[START OF GIVEN ENTRIES]
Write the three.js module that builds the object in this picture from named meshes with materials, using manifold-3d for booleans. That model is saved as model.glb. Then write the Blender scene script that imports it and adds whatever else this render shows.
[END OF GIVEN ENTRIES]
[START OF GIVEN ENTRIES]
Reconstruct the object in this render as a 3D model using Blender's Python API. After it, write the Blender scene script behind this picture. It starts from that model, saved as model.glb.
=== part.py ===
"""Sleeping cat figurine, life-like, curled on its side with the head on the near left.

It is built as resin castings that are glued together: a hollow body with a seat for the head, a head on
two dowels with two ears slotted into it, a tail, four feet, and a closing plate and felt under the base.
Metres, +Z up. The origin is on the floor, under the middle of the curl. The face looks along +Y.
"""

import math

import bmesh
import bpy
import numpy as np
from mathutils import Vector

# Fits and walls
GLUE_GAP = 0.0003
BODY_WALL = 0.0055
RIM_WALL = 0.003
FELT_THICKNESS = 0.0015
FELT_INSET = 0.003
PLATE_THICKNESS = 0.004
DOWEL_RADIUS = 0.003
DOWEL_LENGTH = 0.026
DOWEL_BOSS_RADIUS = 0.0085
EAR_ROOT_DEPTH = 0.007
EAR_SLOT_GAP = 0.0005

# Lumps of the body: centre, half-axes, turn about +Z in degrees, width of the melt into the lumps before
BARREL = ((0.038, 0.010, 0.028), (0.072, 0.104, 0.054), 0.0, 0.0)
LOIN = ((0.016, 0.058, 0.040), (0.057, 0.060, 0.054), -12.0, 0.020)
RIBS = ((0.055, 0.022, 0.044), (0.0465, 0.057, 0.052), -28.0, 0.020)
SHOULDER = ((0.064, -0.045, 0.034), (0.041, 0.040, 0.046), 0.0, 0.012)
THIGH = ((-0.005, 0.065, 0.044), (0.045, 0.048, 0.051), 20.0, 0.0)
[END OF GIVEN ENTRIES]
[START OF GIVEN ENTRIES]
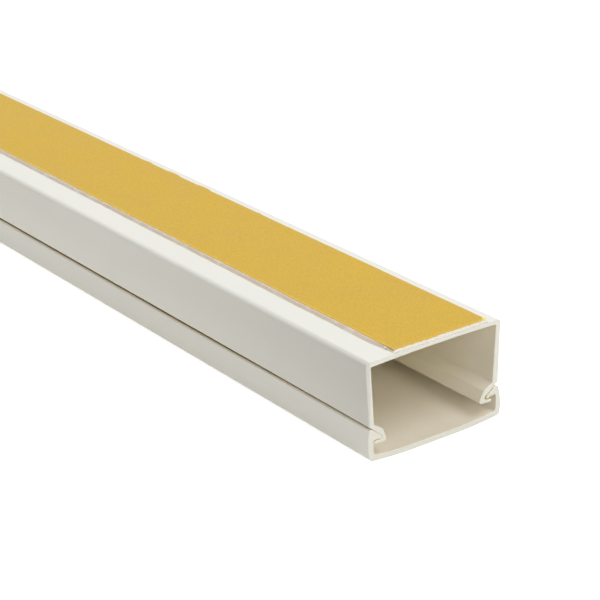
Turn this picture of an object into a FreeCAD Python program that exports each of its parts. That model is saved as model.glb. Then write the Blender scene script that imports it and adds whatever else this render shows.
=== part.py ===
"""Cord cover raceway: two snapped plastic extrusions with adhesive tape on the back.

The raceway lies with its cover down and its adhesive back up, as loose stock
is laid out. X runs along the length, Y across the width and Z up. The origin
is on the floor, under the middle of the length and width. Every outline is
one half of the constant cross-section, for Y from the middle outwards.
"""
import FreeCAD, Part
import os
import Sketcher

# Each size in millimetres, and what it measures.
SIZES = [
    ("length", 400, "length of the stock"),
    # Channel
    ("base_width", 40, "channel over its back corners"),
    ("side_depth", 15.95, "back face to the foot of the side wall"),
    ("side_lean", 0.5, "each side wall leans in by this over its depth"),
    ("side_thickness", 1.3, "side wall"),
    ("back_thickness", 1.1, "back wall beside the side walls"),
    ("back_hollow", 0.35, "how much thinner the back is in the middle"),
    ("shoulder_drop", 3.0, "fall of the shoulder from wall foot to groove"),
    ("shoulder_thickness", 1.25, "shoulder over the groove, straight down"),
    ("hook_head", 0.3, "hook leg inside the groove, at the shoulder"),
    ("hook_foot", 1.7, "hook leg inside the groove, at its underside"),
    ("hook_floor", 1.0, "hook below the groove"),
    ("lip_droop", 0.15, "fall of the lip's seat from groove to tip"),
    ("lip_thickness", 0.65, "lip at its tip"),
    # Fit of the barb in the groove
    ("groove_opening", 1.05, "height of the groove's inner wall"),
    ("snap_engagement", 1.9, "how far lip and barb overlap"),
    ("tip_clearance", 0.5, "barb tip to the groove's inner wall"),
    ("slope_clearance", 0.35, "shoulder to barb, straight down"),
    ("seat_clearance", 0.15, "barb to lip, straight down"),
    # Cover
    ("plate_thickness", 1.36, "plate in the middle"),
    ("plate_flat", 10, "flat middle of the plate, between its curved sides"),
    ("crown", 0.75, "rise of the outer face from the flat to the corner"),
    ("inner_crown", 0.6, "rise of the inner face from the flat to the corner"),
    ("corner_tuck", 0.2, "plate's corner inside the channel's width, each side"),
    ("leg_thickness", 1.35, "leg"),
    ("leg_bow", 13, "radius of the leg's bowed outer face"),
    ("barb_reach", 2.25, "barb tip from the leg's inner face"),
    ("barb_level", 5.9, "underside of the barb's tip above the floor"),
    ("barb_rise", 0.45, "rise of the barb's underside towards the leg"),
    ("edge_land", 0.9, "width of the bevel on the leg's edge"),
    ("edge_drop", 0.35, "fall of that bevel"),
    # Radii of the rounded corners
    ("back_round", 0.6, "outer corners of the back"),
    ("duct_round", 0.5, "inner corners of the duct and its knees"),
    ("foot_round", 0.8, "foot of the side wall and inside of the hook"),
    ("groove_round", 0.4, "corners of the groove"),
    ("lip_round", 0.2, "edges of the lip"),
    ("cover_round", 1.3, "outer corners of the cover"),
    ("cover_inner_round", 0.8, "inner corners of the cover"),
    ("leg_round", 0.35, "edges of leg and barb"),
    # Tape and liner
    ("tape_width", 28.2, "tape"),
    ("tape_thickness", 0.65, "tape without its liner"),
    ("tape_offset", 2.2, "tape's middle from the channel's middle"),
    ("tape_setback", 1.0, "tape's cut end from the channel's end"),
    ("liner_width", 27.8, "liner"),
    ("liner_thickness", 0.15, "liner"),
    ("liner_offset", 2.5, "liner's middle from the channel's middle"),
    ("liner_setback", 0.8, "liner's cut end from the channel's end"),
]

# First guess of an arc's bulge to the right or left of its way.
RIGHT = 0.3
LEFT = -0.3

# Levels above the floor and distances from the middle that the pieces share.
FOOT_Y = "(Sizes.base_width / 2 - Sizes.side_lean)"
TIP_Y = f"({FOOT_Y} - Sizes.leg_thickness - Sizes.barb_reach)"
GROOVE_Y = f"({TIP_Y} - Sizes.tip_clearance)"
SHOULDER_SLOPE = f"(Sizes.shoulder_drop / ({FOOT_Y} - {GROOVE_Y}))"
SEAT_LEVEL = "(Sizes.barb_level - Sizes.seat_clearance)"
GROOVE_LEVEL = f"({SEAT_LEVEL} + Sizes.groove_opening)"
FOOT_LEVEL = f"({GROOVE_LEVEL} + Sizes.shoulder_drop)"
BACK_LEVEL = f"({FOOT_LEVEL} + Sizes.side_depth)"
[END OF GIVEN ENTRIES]
**WHAT YOU WILL DO:**
Of the entries listed above, reproduce only the lines starting at the line containing "Turn this picture" and ending at the line containing "on the back.". Include both, exactly as they stand.

**THE OUTPUT:**
Turn this picture of an object into a FreeCAD Python program that exports each of its parts. That model is saved as model.glb. Then write the Blender scene script that imports it and adds whatever else this render shows.
=== part.py ===
"""Cord cover raceway: two snapped plastic extrusions with adhesive tape on the back.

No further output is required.